-- YOUR OBJECTIVE --
Quote the material below exactly as written, from the first line to the line that holds "return (size - 1)", endpoints included.

● ● ● ●

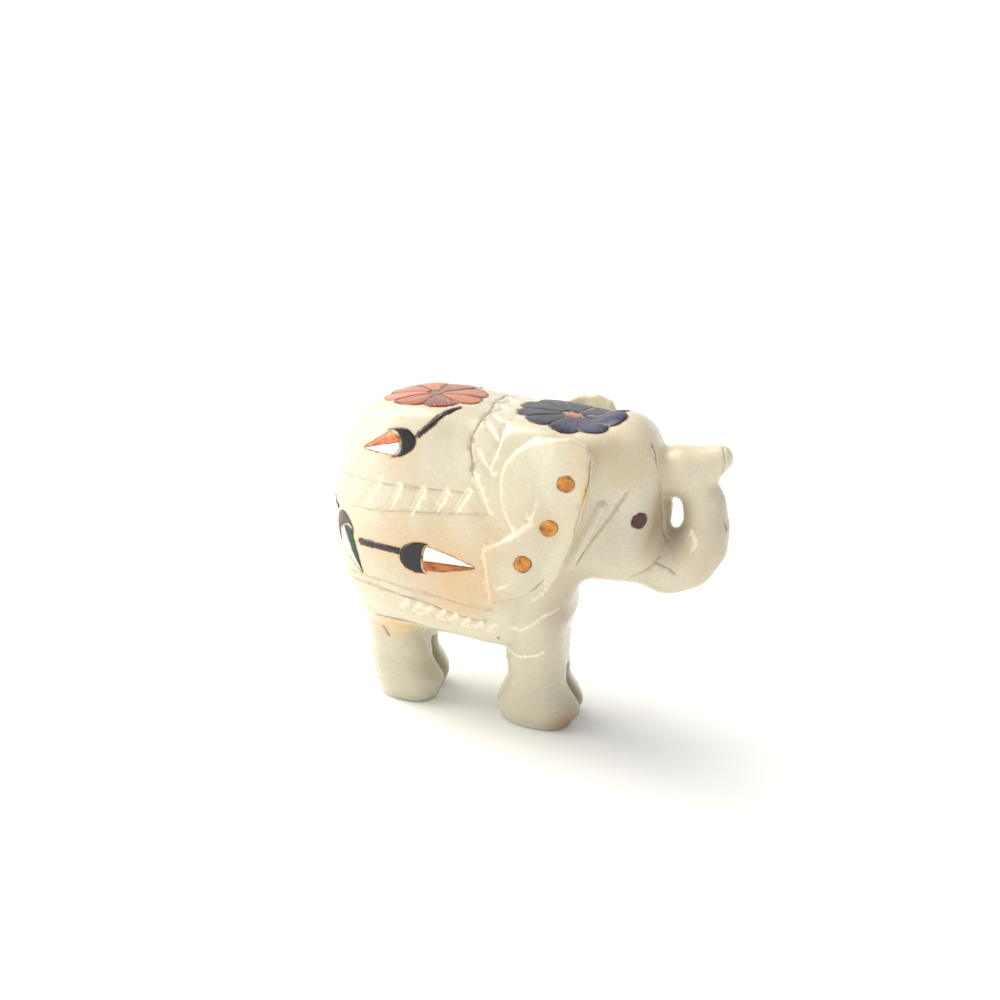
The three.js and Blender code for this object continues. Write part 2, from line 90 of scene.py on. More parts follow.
def lump(p, centre, radii, lengthwise, across):
    u, v, w = (np.abs(p[n] - centre[n]) / radii[n] for n in range(3))
    section = (v**across + w**across) ** (lengthwise / across)
    size = (u**lengthwise + section) ** (1 / lengthwise)
    slope = np.sqrt((u / radii[0]) ** 2 + (v / radii[1]) ** 2 + (w / radii[2]) ** 2)
    reach = np.sqrt(u * u + v * v + w * w) / np.maximum(slope, 1e-6)
    return (size - 1) * np.minimum(reach, 2 * min(radii))


def rod(p, start, end, startRadius, endRadius):
    axis = np.subtract(end, start).astype(float)
    length = math.sqrt(axis @ axis)
    offset = [p[n] - start[n] for n in range(3)]
    along = sum(offset[n] * axis[n] for n in range(3)) / length**2
    distance = np.sqrt(sum((offset[n] - along * axis[n]) ** 2 for n in range(3)))
    taper = (startRadius - endRadius) / length
    lean = taper / math.sqrt(max(1 - taper * taper, 1e-6))
    t = np.clip(along - distance * lean / length, 0, 1)
    return np.hypot(distance, (along - t) * length) - (startRadius + (endRadius - startRadius) * t)


def rodChain(p, points, radii, softness):
    distance = rod(p, points[0], points[1], radii[0], radii[1])
    for i in range(2, len(points)):
        piece = rod(p, points[i - 1], points[i], radii[i - 1], radii[i])
        distance = blend(distance, piece, softness)
    return distance


def outlineDistance(u, v, outline):
    nearest = np.full(np.shape(u), 1e9)
    inside = np.zeros(np.shape(u), bool)
    for (au, av), (bu, bv) in zip(outline, [outline[-1], *outline[:-1]]):
        du, dv = bu - au, bv - av
        t = np.clip(((u - au) * du + (v - av) * dv) / max(du * du + dv * dv, 1e-9), 0, 1)
        nearest = np.minimum(nearest, np.hypot(u - au - t * du, v - av - t * dv))
        if abs(dv) > 1e-9:
            inside ^= ((av > v) != (bv > v)) & (u < au + (v - av) * du / dv)
    return np.where(inside, -nearest, nearest)


def torso(p):
    rump = lump(p, [-18.8, 0, 41.6], [18.7, 14.4, 22.8], 2.1, 3.3)
    shoulders = lump(p, [-2.0, 0, 40.8], [13.0, 14.4, 22.6], 2.6, 3.3)
    belly = lump(p, [-11.2, 0, 32.6], [21.6, 13.4, 15.6], 2.6, 3.2)
    return blend(blend(rump, shoulders, 5), belly, 4)


def overFlat(p):  # back and crown are rubbed nearly flat under the flowers
    return p[2] - profile(p[0], [-32, -21, -13, -4, 5, 15], [59.7, 61.4, 61.9, 61.1, 61.5, 61.9])


def tail(p):
    path = [[-35.4, 0, 52], [-37.1, 0, 45], [-36.9, 0, 36], [-34.9, 0, 28]]
    return rodChain(p, path, [1.8, 1.7, 1.6, 2.3], 1.5)


def head(p):
    skull = lump(p, [13.0, 0, 48.2], [11.6, 10.2, 14.8], 2.9, 3.0)
    crown = lump(p, [6.5, 0, 50.8], [12.5, 13.4, 12.6], 2.6, 3.6)
    jaw = rodChain(p, [[12, 0, 39.5], [19, 0, 37.8], [25, 0, 36.4]], [8.2, 6.0, 4.6], 0.8)
    brow = lump(p, [16.0, 0, 56.5], [6.4, 7.6, 7.4], 2.3, 2.3)
    face = rodChain(p, [[20.0, 0, 54], [21.4, 0, 47], [22.0, 0, 40]], [4.4, 4.7, 5.2], 1)
    curlPath = [
        [23, 0, 38.5], [27.2, 0, 36.7], [30.4, 0, 37.9], [32.5, 0, 41.2],
        [32.9, 0, 44.9], [31.9, 0, 49.0], [29.6, 0, 53.2],
    ]
    curl = rodChain(p, curlPath, [5.6, 5.5, 4.9, 4.3, 3.7, 3.4, 3.6], 2)
    tipPath = [[22, 0, 53.6], [27, 0, 54.6], [30.5, 0, 56.2], [33.1, 0, 57.9]]
    tip = rodChain(p, tipPath, [4.4, 4.6, 3.3, 2.5], 1.2)
    trunk = blend(curl, tip, 1.2)
    dome = blend(blendCut(blend(skull, crown, 2.5), overFlat(p), 1.5), brow, 1.5)
    return blend(blend(blend(dome, jaw, 2.5), face, 1), trunk, 1.2)


def legPair(p, heights, centres, halfLengths, halfWidths):
    halfLength = profile(p[2], heights, halfLengths)
    halfWidth = profile(p[2], heights, halfWidths)
    u = np.abs(p[0] - profile(p[2], heights, centres)) / halfLength
    size = (u**2.6 + (np.abs(p[1]) / halfWidth) ** 2.6) ** (1 / 2.6)
    side = (size - 1) * np.minimum(halfLength, halfWidth)
    soleTrim = 0.6
    return blendCut(blendCut(side, -p[2] - soleTrim, 1.2), p[2] - heights[-1], 2)


def legs(p):
    front = legPair(
        p, [0, 3.0, 9.5, 14, 19, 25], [6.0, 6.2, 5.2, 4.5, 4.1, 3.0],
        [7.3, 8.4, 5.9, 6.1, 6.3, 8], [7.2, 8.0, 7.4, 8.0, 9.6, 11.5],
    )
    rear = legPair(
        p, [0, 4.0, 9.5, 15, 22], [-20.7, -20.8, -22.8, -23.8, -24],
        [6.2, 7.2, 6.4, 6.0, 8.0], [6.6, 7.8, 7.4, 8.2, 11],
    )
    return np.minimum(front, rear)


earOutline = [
    [-3.0, 52.5], [-2.6, 55.7], [-0.8, 58.5], [1.6, 60.6], [4.5, 62.0], [8.1, 62.6], [11.2, 61.7],
    [12.7, 59.2], [12.7, 53.8], [11.8, 47.8], [10.4, 42.0], [8.9, 36.9], [7.9, 34.2], [3.6, 31.8],
    [-2.7, 29.0], [-3.6, 33.5], [-4.9, 39.2], [-2.0, 41.0], [0.2, 43.4], [-1.6, 46.5], [-2.6, 49.1],
]


def ears(p, coat):
    earRise = 1.8
    flare = np.clip((p[2] - 42) / 20, 0, 1) ** 1.3 * np.clip((p[0] + 4) / 10, 0, 1) * 2.6
    onTheRight = np.clip(0.5 - p[1] / 4, 0, 1)
    drop = 0.9 * np.clip((p[2] - 52) / 9, 0, 1) * onTheRight  # the right ear is rubbed lower
    shell = lump(p, [4, 0, 42], [24, 15.2, 24], 2.6, 3.6) - flare
    sheet = np.minimum(shell, coat - earRise)
    trimmed = blendCut(sheet, outlineDistance(p[0], p[2] + drop, earOutline), 0.5)
    return blendCut(trimmed, 9.5 + flare * 1.6 - np.abs(p[1]), 0.8)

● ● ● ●

-- RESULT FOR THIS TASK --
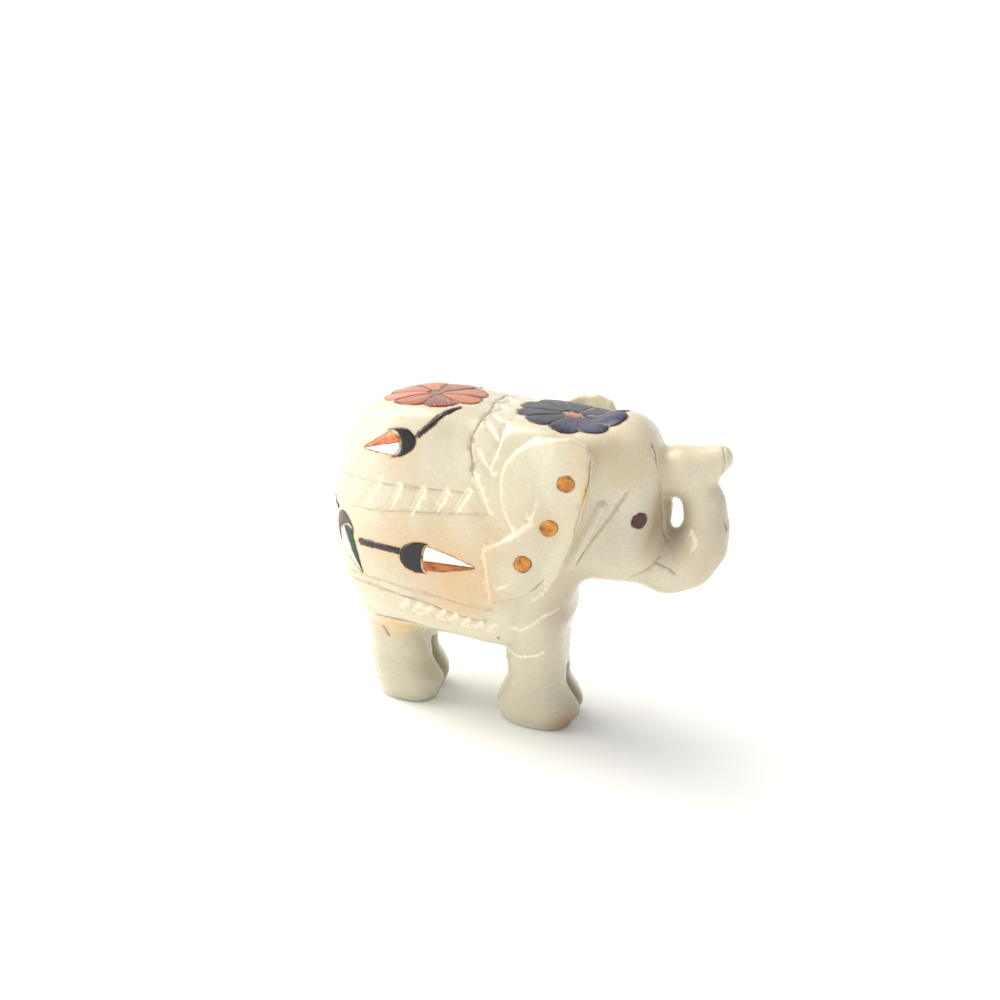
The three.js and Blender code for this object continues. Write part 2, from line 90 of scene.py on. More parts follow.
def lump(p, centre, radii, lengthwise, across):
    u, v, w = (np.abs(p[n] - centre[n]) / radii[n] for n in range(3))
    section = (v**across + w**across) ** (lengthwise / across)
    size = (u**lengthwise + section) ** (1 / lengthwise)
    slope = np.sqrt((u / radii[0]) ** 2 + (v / radii[1]) ** 2 + (w / radii[2]) ** 2)
    reach = np.sqrt(u * u + v * v + w * w) / np.maximum(slope, 1e-6)
    return (size - 1) * np.minimum(reach, 2 * min(radii))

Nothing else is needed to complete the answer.